Second, acknowledge the "AI overhang." We are currently in a phase where companies have to prove that the billions they spent on data centers are actually turning into profit. If they don't, the next dip on that chart could be a deep one.

The "everything rally" since last April has been fun, but it’s created a market that’s vulnerable to a reality check. As Graham from Robeco pointed out, success this year is going to be about "buying the dips" of crowded positions rather than just riding the wave.

Actionable Steps for Your Portfolio

Don't just stare at the screen. Use the data to build a plan.

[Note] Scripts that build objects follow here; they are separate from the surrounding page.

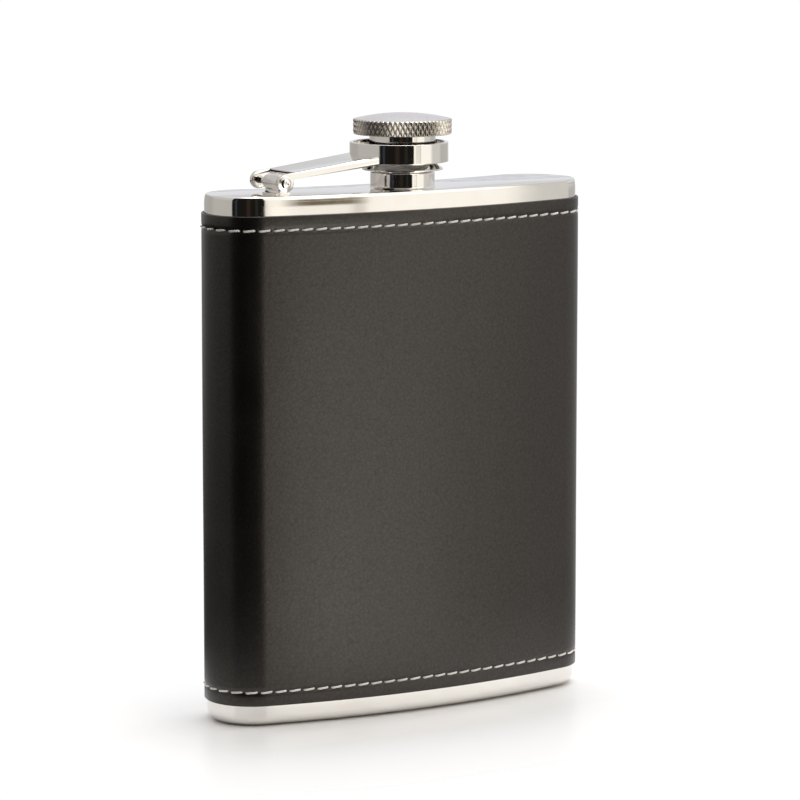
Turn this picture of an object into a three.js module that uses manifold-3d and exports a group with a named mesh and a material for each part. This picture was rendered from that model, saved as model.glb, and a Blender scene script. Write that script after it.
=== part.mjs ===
// Hip flask: a kidney-section steel bottle in a stitched leather wrap, with a knurled screw cap that is held
// captive by a collar on a hinged arm. Millimetres. +Z is up, +X is to the right seen from the front, and the
// convex front face looks along -Y. The origin is on the axis of the neck, at the underside of the base.
import * as THREE from "three";
import { mergeVertices } from "three/addons/utils/BufferGeometryUtils.js";
import Module from "manifold-3d";

const wasm = await Module();
wasm.setup();

// Steel bottle
const bodyWidth = 96;
const bodyThickness = 21.6;
const frontSagitta = 6.5; // how far the front face bows out over the whole width
const cornerRadius = 10.3; // between the faces and the narrow ends
const bodyHeight = 120;
const wallThickness = 0.6;
const topPlateThickness = 0.8;
const topRimRadius = 0.5;
const basePanHeight = 3.2;
const baseEdgeRadius = 2.2;

// Leather wrap: a lining glued to the steel, and the leather sewn over it. Outsets are from the steel.
const wrapBottom = 4.7;
const wrapTop = 115.8;
const liningInner = 0.08;
const liningOuter = 0.25;
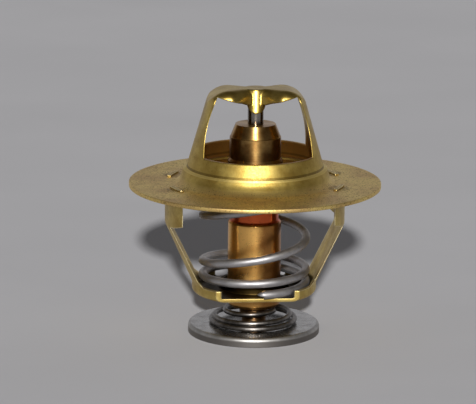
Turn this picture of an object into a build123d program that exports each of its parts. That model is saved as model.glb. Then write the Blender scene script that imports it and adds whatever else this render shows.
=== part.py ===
from build123d import *
import math
import os

# Engine thermostat of the wax type, with a bypass disc. It stands upright on that disc.
# The origin is on the axis at the underside of the disc, +Z runs up the axis, and the
# two arms of the bridge lie along +X and -X.

# ---------------------------------------------------------------- driving dimensions, mm
# Brass stampings
sheet = 0.8  # brass sheet of the flange and of the frame
flange_radius = 27.0
collar_wall_radius = 14.75  # outside of the collar above its step
collar_step_width = 0.65  # step that forms the valve seat, out from the collar's wall
collar_flare = 0.9  # foot of the collar, out from its step
ledge_height = 3.2  # top of the step above the flange
sill_height = 6.5  # lower edge of the bridge windows above the flange
bridge_height = 20.4  # top of the bridge above the flange
bridge_corner_radius = 9.8  # where the cone of the arms would meet the flat top
shoulder_bend = 5.5  # bend from the arms into the bridge
strap_end_width = 11.0  # bridge strap at its shoulders
strap_end_bend = 2.3  # rounding of its turned-down edges there
strap_end_drop = 1.2  # turned-down edges there, below the bridge top
strap_lobe_width = 8.6  # bridge strap on its way to the piston
strap_lobe_bend = 2.4
strap_lobe_drop = 2.65
strap_lobe_place = 3.3  # from the axis
strap_waist_width = 4.4  # bridge strap beside the piston
strap_waist_bend = 1.4
nose_drop = 5.2  # tip of the piston's socket below the bridge top
nose_half = 1.95  # half width of the socket's lips
arm_foot_width = 2.3  # arms seen from the front, at the windows' sill
arm_waist_width = 1.27  # half way up
arm_head_width = 1.65  # and at the windows' top
flange_bend = 1.6  # bend from the flange into its collar
ledge_bend = 0.3
cone_bend = 0.2  # bend from the ledge into the cone
leg_lap = 0.1  # strap outside the cone that trims its legs

# Lower frame
frame_wall_room = 0.6  # inside of the upright wall, out from the flange's bend
frame_wall_depth = 7.9  # upright wall, from the flange's underside down
frame_foot_room = 0.6  # inside of the wall round the plate, out from the main spring
frame_foot_height = 2.4
frame_depth = 23.35  # from the flange's underside to the plate's underside
frame_wall_edge = 3.2  # cut edges of the upright wall, in from its outside, seen from the front
leg_top_edge = 0.9  # cut edges of the legs, in from the outside at their top
leg_foot_edge = 0.8  # and at their feet
leg_notch = 1.2  # slanted corners of the frame windows
frame_wall_bend = 2.0  # bend from the upright wall into the legs
frame_foot_bend = 0.8
frame_plate_bend = 1.1  # round the plate and round its collar
plate_chord = 10.0  # flat front and back edge of the plate, from the axis
frame_collar_height = 3.85  # collar round the plate's hole
tab_angle = 23.5  # each tab from the middle of its leg, degrees
tab_arc = 15.4  # width of a tab, degrees
tab_proud = 0.35  # tab above the flange
tab_gap = 0.12  # slot round a tab

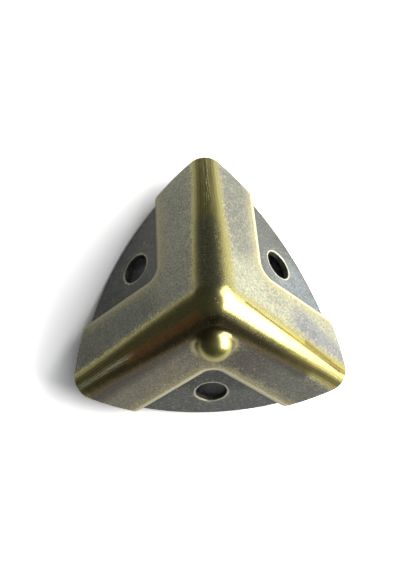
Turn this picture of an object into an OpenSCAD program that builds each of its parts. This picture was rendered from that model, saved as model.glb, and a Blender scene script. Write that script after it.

  • Check Your Concentration: If you own an S&P 500 index fund, you are heavily invested in tech. Consider looking at the Russell 2000 (small caps) or equal-weighted ETFs to balance things out. The Russell 2000 actually hit fresh records in early January 2026 as investors looked for "value" outside of Big Tech.
  • Watch the 10-Year Treasury Yield: If you see the yield on the 10-year note spiking toward 4.5%, the stock chart will likely turn red. Higher yields make stocks less attractive.
  • Set "Stop-Loss" Orders: If you're worried about a sudden drop, set an automatic sell trigger at 5% or 10% below current prices. It takes the emotion out of the "panic sell."
  • Focus on Free Cash Flow: In a world of "back-loaded" AI revenues, companies that actually have cash on hand right now are the safest bets.

The usa stock market chart is a story. It’s the story of how we think the future is going to look. Right now, the story is one of cautious optimism, high-stakes tech bets, and a lot of political maneuvering. Read the lines, but don't forget to read the room.